Monday 6 July 2015

Paul Mason's lovely face


I’ve just watched Paul Mason’s video blog announcing the result of the Greek referendum on austerity for the fifth time. It has been shared about 95 times on my facebook timeline since last night so I’m guessing you’ve seen it but if you haven’t, have a look here. It’s no secret that I have a massive crush on Paul Mason. He has the best accent in broadcasting and he looks, I think, like John might look in about 15 years, if he has some weird gardening accident that involves him getting his top lip chopped off. Still hot though yeah? Seeing all the shares and experiencing in myself this weird compulsion to watch this video again and again has got me wondering about what it is in this video that is so compelling. The news is awash with stories of Greece’s historic Oxi vote and the possibilities and potentialities contained within it, but there is something about this video that is particularly pertinent and touching, and I’ve been thinking about what and why.

Paul Mason - phwoar!


Yesterday at RLHQ we had planned to have a Greek themed barbecue in celebration of the referendum vote. Don’t get me wrong, I didn’t dare actually think we’d be celebrating an actual Oxi result. When votes happen, they literally NEVER go the way I am hoping for. Never. Except once, when Labour got in in 1997, and we all know what happened there… But I always think if politics is going to be such a buzzkill you may as well get the buzz first, so the Greek party was arranged mainly in the service of compensatory pleasure.
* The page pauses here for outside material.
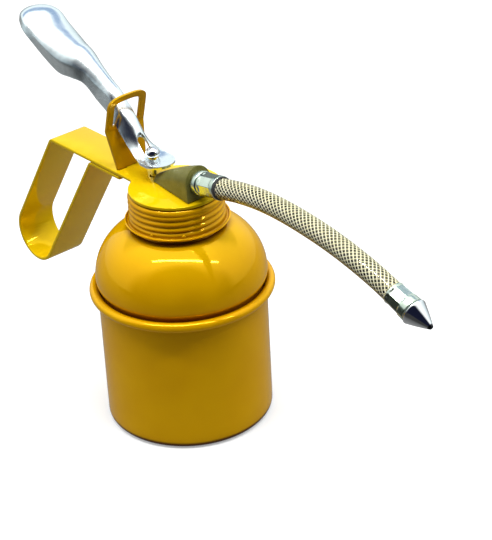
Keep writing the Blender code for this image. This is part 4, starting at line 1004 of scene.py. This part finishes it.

A last dance around an illusory fire of hope before its inevitable extinction by the pervasive political culture of fear and better the devil you know that we have all got so used to. I marinated a huge hunk of lamb, baked some baklava, compiled a massive Greek Spotify playlist and asked a bunch of friends to come round in Greek fancy dress. It was going to be ace... But then the heavens broke and the rain started and it poured and poured. Despondent, I cancelled the party and took up position on the sofa, watching the rolling news on BBC, refreshing my computer screen every 30 seconds, and waiting for the bad news to come in. But it didn’t. What happened instead was an interactive map of Greece, increasingly coloured in shades of OXI pink and OXI magenta. On the TV the BBC showed rolling coverage of Syntagma square getting more and more crowded with jubilant Oxi voters. And my facebook feed was punctuated by Paul Mason’s lovely BFG face over and over again…
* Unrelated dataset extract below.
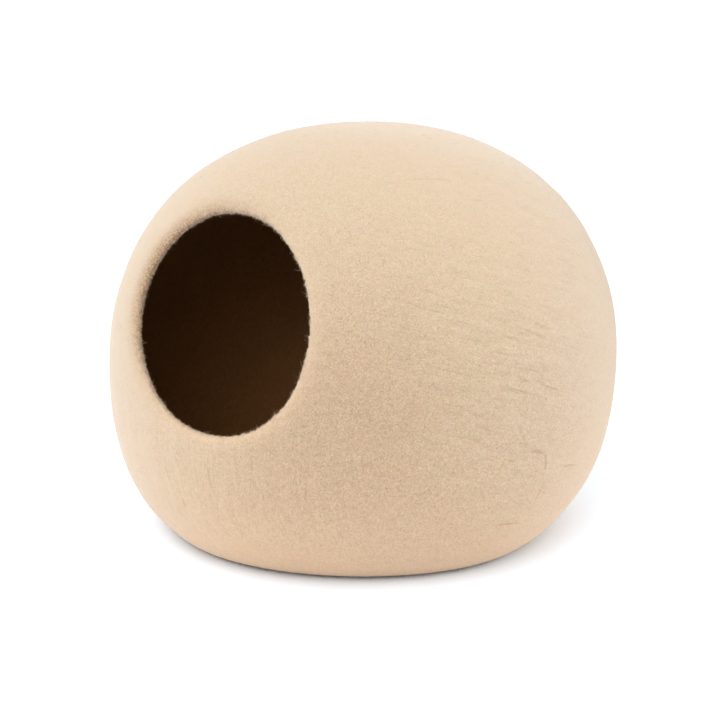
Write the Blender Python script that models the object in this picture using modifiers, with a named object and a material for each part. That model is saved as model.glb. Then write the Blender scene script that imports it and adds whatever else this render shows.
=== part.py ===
"""Felt cat cave: one seamless shell of thick wool felt.

A hollow, egg-like dome stands on a bottom that its own weight presses flat. A round mouth in the front wall
looks slightly upward, and its cut edge is felted into a soft lip that turns a little inward.

Frame: +Z up, the mouth faces -Y, the origin is on the floor under the middle of the cave. Lengths in metres.
"""

import math

import bmesh
import bpy
from mathutils import Matrix, Vector

# Body: a rounded solid with a waist, a crown above it and a belly below it.
WIDTH = 0.460
FRONT_REACH = 0.225
BACK_REACH = 0.245
WAIST_HEIGHT = 0.145
CROWN_RISE = 0.221
BELLY_DROP = 0.193

# Fullness of the side profile: 2 is an ellipse, more is squarer.
CROWN_FULLNESS = 2.20
BELLY_FULLNESS = 2.45

# Height over which the belly rolls into the flat bottom.
FLOOR_ROLL = 0.0185

# Hand-made unevenness: each row is a soft swell or hollow of the wall.
# heading is in degrees from the mouth towards +X, pitch in degrees above the waist.
SWELLS = (
    {"name": "left shoulder", "heading": -70, "pitch": 48, "spread": 26, "rise": -0.0015},
    {"name": "back shoulder", "heading": 141, "pitch": 43, "spread": 24, "rise": 0.0021},
    {"name": "right side", "heading": 130, "pitch": 18, "spread": 24, "rise": -0.0012},
    {"name": "right heel", "heading": 110, "pitch": -30, "spread": 22, "rise": -0.0060},
    {"name": "front foot", "heading": 35, "pitch": -38, "spread": 24, "rise": -0.0036},
)

# Mouth: an oval seen from the middle of the body, as angles in degrees.
MOUTH_TILT = 22.4
MOUTH_HALF_WIDTH = 23.3
MOUTH_HALF_HEIGHT = 26.0
MOUTH_LEAN = 32.2

# Felt and lip.
FELT_THICKNESS = 0.009
LIP_TURN = 0.010
LIP_DIP = 0.0030
LIP_ROUND = 0.0038

# Mesh: columns run round the mouth, rings run from the mouth to the back of the cave.
COLUMNS = 60
RINGS = 33
MOUTH_RING = 4
RING_CROWDING = 1.45

CREAM_WOOL = (0.76, 0.60, 0.43, 1.0)


def direction(heading, pitch):
    """Unit vector for a heading from the mouth (-Y) towards +X and a pitch above level, in degrees."""
    turn = math.radians(heading)
    rise = math.radians(pitch)
    return Vector((math.sin(turn) * math.cos(rise), -math.cos(turn) * math.cos(rise), math.sin(rise)))


BODY_MIDDLE = Vector((0.0, 0.0, WAIST_HEIGHT))
MOUTH_AXIS = direction(0, MOUTH_TILT)
MOUTH_RIGHT = Vector((1.0, 0.0, 0.0))
MOUTH_UP = MOUTH_RIGHT.cross(-MOUTH_AXIS)


def settle(height):
    """Height of a point after the floor has pressed the belly flat: level below, free above, rolled between."""
    if height >= FLOOR_ROLL:
        return height
    if height <= -FLOOR_ROLL:
        return 0.0
    return (height + FLOOR_ROLL) ** 2 / (4 * FLOOR_ROLL)


def swell(towards):
    """Rise of the wall over the plain body in one direction."""
    total = 0.0
    for row in SWELLS:
        away = towards.angle(direction(row["heading"], row["pitch"])) / math.radians(row["spread"])
        total += row["rise"] * math.exp(-0.5 * away * away)
    return total


def wall_point(towards, dip=0.0):
    """Point on the outer face of the wall, seen from the middle of the body in one direction."""
    fullness = CROWN_FULLNESS if towards.z > 0 else BELLY_FULLNESS
    level = math.hypot(towards.x, towards.y)
    scale = (level ** fullness + abs(towards.z) ** fullness) ** (-1 / fullness)
    reach = FRONT_REACH if towards.y < 0 else BACK_REACH
    rise = CROWN_RISE if towards.z > 0 else BELLY_DROP
    plain = Vector((towards.x * WIDTH / 2, towards.y * reach, towards.z * rise)) * scale
    point = BODY_MIDDLE + plain + towards * (swell(towards) - dip)
    point.z = settle(point.z)
    return point


def mouth_half_angle(around):
    """Half angle of the mouth oval at a place round its edge."""
    turned = around - math.radians(MOUTH_LEAN)
    across = math.cos(turned) / math.tan(math.radians(MOUTH_HALF_WIDTH))
    along = math.sin(turned) / math.tan(math.radians(MOUTH_HALF_HEIGHT))
    return math.atan(1 / math.hypot(across, along))


def lip_dip(distance):
    """How far the outer face has turned inward at a distance from the mouth's edge."""
    if distance >= LIP_TURN:
        return 0.0
    return LIP_DIP * (1 - math.sqrt(1 - (1 - distance / LIP_TURN) ** 2))


def shape_wall(surface):
    """Turn a unit sphere, its pole on +Z, into the open outer face of the cave."""
    first = math.pi * MOUTH_RING / RINGS
    for vert in surface.verts:
        polar = vert.co.angle(Vector((0, 0, 1)))
        around = math.atan2(vert.co.y, vert.co.x)
        edge = mouth_half_angle(around)
        travel = max(0.0, (polar - first) / (math.pi - first)) ** RING_CROWDING
        off_axis = edge + travel * (math.pi - edge)
        outward = MOUTH_RIGHT * math.cos(around) + MOUTH_UP * math.sin(around)
        towards = MOUTH_AXIS * math.cos(off_axis) + outward * math.sin(off_axis)
        distance = (off_axis - edge) * (wall_point(towards) - BODY_MIDDLE).length
        vert.co = wall_point(towards, lip_dip(distance))


def stand_on_origin(surface):
    """Move the wall so that the middle of its plan is over the origin."""
    xs = [vert.co.x for vert in surface.verts]
    ys = [vert.co.y for vert in surface.verts]
    middle = Vector(((min(xs) + max(xs)) / 2, (min(ys) + max(ys)) / 2, 0.0))
    bmesh.ops.transform(surface, matrix=Matrix.Translation(-middle), verts=surface.verts)


def felt_material():
    material = bpy.data.materials.new("cream_wool_felt")
    material.use_nodes = True
    shader = material.node_tree.nodes["Principled BSDF"]
    shader.inputs["Base Color"].default_value = CREAM_WOOL
    shader.inputs["Roughness"].default_value = 0.95
    shader.inputs["Metallic"].default_value = 0.0
    return material


def make_shell(collection):
    """The cave: an open outer face, thickened inward to the felt's thickness, with its cut edge rounded."""
    surface = bmesh.new()
    bmesh.ops.create_uvsphere(surface, u_segments=COLUMNS, v_segments=RINGS, radius=1.0)
    inside_mouth = math.cos(math.pi * (MOUTH_RING - 0.5) / RINGS)
    cut = [vert for vert in surface.verts if vert.co.z > inside_mouth]
    bmesh.ops.delete(surface, geom=cut, context="VERTS")
    shape_wall(surface)
    stand_on_origin(surface)
    bmesh.ops.recalc_face_normals(surface, faces=surface.faces)

    mesh = bpy.data.meshes.new("felt_shell")
    surface.to_mesh(mesh)
    surface.free()
    mesh.shade_smooth()
    mesh.materials.append(felt_material())
    shell = bpy.data.objects.new("felt_shell", mesh)
    collection.objects.link(shell)

    felt = shell.modifiers.new("felt thickness", "SOLIDIFY")
    felt.thickness = FELT_THICKNESS
    felt.offset = -1.0
    felt.use_even_offset = True
    felt.use_rim = True

    lip = shell.modifiers.new("rounded lip", "BEVEL")
    lip.limit_method = "ANGLE"
    lip.angle_limit = math.radians(50)
    lip.width = LIP_ROUND
    lip.segments = 3
    return shell


def main():
    for old in list(bpy.data.objects):
        bpy.data.objects.remove(old, do_unlink=True)
    cave = bpy.data.collections.new("felt_cat_cave")
    bpy.context.scene.collection.children.link(cave)
    make_shell(cave)


main()
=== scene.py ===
# %% [markdown]
# # A wool felt cat cave
#
# A cat cave is felted in one piece. Wool is laid over a ball, soaked, rubbed and shrunk until it holds
# together, and then one round hole is cut for the cat. There is no seam, no lining and no filling: only one
# thick cloth. The frame holds a plain solid of that shape. This lesson gives it a wall with a soft lip,
# wrinkles where the wool shrank unevenly, two colours of felt and the loose fibres that stand off it.

# %% Load the frame
import math
import random

import bmesh
import bpy
from mathutils import Matrix, Vector, noise
from mathutils.kdtree import KDTree


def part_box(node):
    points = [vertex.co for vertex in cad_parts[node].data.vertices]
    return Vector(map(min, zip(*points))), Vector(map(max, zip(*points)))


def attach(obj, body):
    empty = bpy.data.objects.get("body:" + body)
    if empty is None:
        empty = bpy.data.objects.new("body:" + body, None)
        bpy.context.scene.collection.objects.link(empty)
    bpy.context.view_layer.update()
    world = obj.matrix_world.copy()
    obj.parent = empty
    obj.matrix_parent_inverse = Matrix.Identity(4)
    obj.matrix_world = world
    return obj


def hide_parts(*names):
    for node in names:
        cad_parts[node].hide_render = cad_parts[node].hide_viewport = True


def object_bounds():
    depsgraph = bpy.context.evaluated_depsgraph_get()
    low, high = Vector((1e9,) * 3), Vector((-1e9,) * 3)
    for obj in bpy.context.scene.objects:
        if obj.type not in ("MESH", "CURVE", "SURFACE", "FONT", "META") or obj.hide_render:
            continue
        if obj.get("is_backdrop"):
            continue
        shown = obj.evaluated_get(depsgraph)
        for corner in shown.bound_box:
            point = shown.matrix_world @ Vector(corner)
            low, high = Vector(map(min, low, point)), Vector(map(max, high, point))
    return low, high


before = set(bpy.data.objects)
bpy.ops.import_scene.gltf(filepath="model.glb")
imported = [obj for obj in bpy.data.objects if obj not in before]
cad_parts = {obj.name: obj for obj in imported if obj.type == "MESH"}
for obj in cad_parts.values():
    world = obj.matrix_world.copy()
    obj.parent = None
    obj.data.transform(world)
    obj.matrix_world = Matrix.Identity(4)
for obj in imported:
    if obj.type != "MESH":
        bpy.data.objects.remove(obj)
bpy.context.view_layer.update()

MM = 0.001
shell_low, shell_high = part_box("felt_shell")
shell_middle = (shell_low + shell_high) / 2

# %% [markdown]
# ## The camera
#
# The camera stands a little above the cave and to the right of its mouth, as a buyer sees it on a low
# table. A long lens from over a metre and a half away keeps the round body from bulging. Its place is an
# angle and a distance round a point inside the cave, so each can be changed without the other.

# %% Place the camera
CAMERA_TURN = math.radians(37.46)
CAMERA_RISE = math.radians(15.0)
CAMERA_DISTANCE = 1.652
CAMERA_LENS = 90
AIM_RIGHT = -6.2 * MM
AIM_HEIGHT = 149 * MM
CAMERA_SEES_TO = 60


def facing(turn, rise):
    """Unit vector that points from the cave to someone who stands at that turn and height angle."""
    return Vector((math.sin(turn) * math.cos(rise), -math.cos(turn) * math.cos(rise), math.sin(rise)))


camera = bpy.data.objects.new("camera", bpy.data.cameras.new("camera"))
bpy.context.scene.collection.objects.link(camera)
aim = Vector((math.cos(CAMERA_TURN), math.sin(CAMERA_TURN), 0)) * AIM_RIGHT + Vector((0, 0, AIM_HEIGHT))
to_camera = facing(CAMERA_TURN, CAMERA_RISE)
camera.location = aim + to_camera * CAMERA_DISTANCE
camera.rotation_euler = to_camera.to_track_quat("Z", "Y").to_euler()
camera.data.lens = CAMERA_LENS
camera.data.clip_end = CAMERA_SEES_TO
bpy.context.scene.camera = camera
print("camera at", [round(value, 3) for value in camera.location])

# %% [markdown]
# ## The shape of the wall
#
# The body is a rounded solid with a waist, a crown above it and a belly below it. A superellipse gives both
# halves their fullness: with a power of 2 it is an ellipse, and a larger power makes it squarer. The belly
# rolls into a flat bottom where the weight of the cave presses it on the floor. A few wide swells and
# hollows keep it from being too regular. The sizes are the ones that the frame's solid was made with, so
# the skin lands on it. Only the foot is a little crisper: it has a tighter roll, and it tucks in more at
# the front.

# %% Describe the wall
WIDTH = 0.460
FRONT_REACH = 0.225
BACK_REACH = 0.245
WAIST_HEIGHT = 0.145
CROWN_RISE = 0.221
BELLY_DROP = 0.193
CROWN_FULLNESS = 2.20
BELLY_FULLNESS = 2.45
FLOOR_ROLL = 0.0120
NORMAL_STEP = 0.004
SWELLS = (
    {"name": "left shoulder", "heading": -70, "pitch": 48, "spread": 26, "rise": -0.0015},
    {"name": "back shoulder", "heading": 141, "pitch": 43, "spread": 24, "rise": 0.0021},
    {"name": "right side", "heading": 130, "pitch": 18, "spread": 24, "rise": -0.0012},
    {"name": "right heel", "heading": 110, "pitch": -30, "spread": 22, "rise": -0.0060},
    {"name": "front foot", "heading": 36, "pitch": -38, "spread": 24, "rise": -0.0098},
)
BODY_MIDDLE = Vector((0.0, 0.0, WAIST_HEIGHT))


def direction(heading, pitch):
    """Unit vector for a heading from the mouth towards +X and a pitch above the waist, in degrees."""
    return facing(math.radians(heading), math.radians(pitch))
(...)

Paul Mason’s video is beautiful in many ways. His small eyes are glassy and rarely meet the camera – he appears distracted by something (a crowd?) over to his left. The corner of his mouth keeps creeping up, dying to smile. Sometimes his voice cracks a little bit. When he announces that “for the first time in the history of the Eurozone, people power has happened” the disbelief in his voice is palpable. As he confirms, he is “perhaps as stunned as Syriza are that they got that 60%”. It is this absolute bewilderment, this total and utter incredulity that a people have demanded that their Government stand against the brutal mechanizations of capital and domination by a lot of petulant greedy banks who refuse to take responsibility for the consequences of giving out sketchy loans, that I think makes Paul Mason’s video so compelling and meaningful.



The Oxi result was indeed a proper WTF moment for everyone – a moment of rupture not just for people on both sides of the coin in Government offices in Athens and Brussels, but for the Left as a whole. The Left has got so used to losing that it has, I think, fallen a little bit in love with it, in what Walter Benjamin termed “left melancholy”. In a scathing description that is all too familiar to anyone who has ever been in a facebook or real life group with the word ‘Left’ in the name, Wendy Brown uses Benjamin’s concept to critique “a Left that has become more attached to its impossibility than to its potential fruitfulness, a Left that is most at home dwelling not in hopefulness but in its own marginality and failure, a Left that is thus caught in a structure of melancholic attachment to a certain strain of its own dead past, whose spirit is ghostly, whose structure of desire is backwards looking and punishing.” The Oxi vote by the people of Greece flies in the face of this melancholic brand of leftism – it articulates a structure of desire that looks forward to possibility and is furnaced by hope and a will to fight back. And that is, as Paul Mason says, stunning.


I have no doubt that my facebook feed will, over the course of the next few days, fill up with voices of the ‘Left’ explaining why Greece is doomed to failure. I hope I’m wrong and that those people either bore off or change their minds and get on the buzz. I hope that this triumph of a new structure of desire that we have seen in Greece fans the flames in Spain and Portugal and Ireland, and of course, here in the UK. Instead of sitting round and waiting to see if Syriza’s wings are made of wax, we need to join with the people of Greece and loudly articulate our own refusal to be punished for the mistakes of stupid greedy bankers and their ministerial collaborators. We need to stop seeing hope and democracy as naive illusions but instead appreciate them as real things that we can grab hold of and use to catalyze change and action and movement. So slam in the lamb and gather yer garlands. The Greece party is back ON.